I will wait for Bradley comments on my precise information. A simple
reading of the RFC 920 shows that this vision of the ccTLDs is not correct.
Most of the ICANN problems would have been avoided if that intent had been
documented by IETF or IANA. Stll recently IETF people who shared in that
period explained how proud they were not to have engaged into that kind of
politcal details.
Most of all, such a pretence would have created a LOL among sovereign
states, which were operating monopolistic data services for a long, in some
cases with their own technologies, accordng to "X.7X" standards they had
commonly defined at the CCITT (ITU-T) where Telenet/BBN people were key
persons.
BTW my point is not to reduc the merits of the Internet.
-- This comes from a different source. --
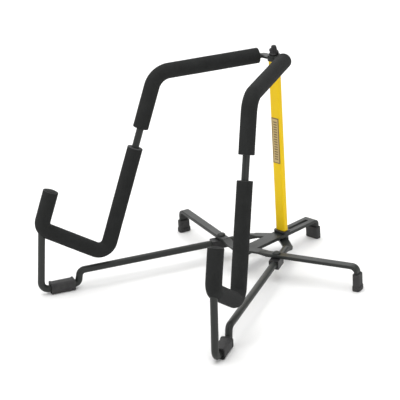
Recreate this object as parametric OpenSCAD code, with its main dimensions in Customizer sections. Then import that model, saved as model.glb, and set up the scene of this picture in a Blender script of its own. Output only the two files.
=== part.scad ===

But to make clear
that we are not in a dream. That the Internet is not alone. That is mainly
comes from the web application and that to forget that is a total
sterilization of the networks development. The Internet is one of the three
main architectures which developped the Internatioinal network and that
future development are probably based upon the blending of their concepts
and advantages.
It is also that domincnce will lead to nowhere. Only concertance is the
future. In technology, name space management, human relations etc.
Some have, and some still
haven't, but that is a completely different matter - where ICANN's
directors and staff still haven't been imprisoned yet for their
felonious acts of blackmail, fraud through their various
disinformation campaigns, and several other impositions they have
orchestrated going back further than Senator Tom Bliley's calls to
put them in check for their crimes against humanity.
I must say that I do not find that in the quoted URL, but I fully support
this part. I am grald that an US Senator has the understanding and the
courage to say that. Right now there is a common agreement that the "Pax
Digitalia" is an USG dominance that many start resenting.
Such a position underlines that this is not at USG dominance but an ICANN
total failure. That Senator Tom Bliley seems to be someone of stature.
Could you provide us with the URL of his site?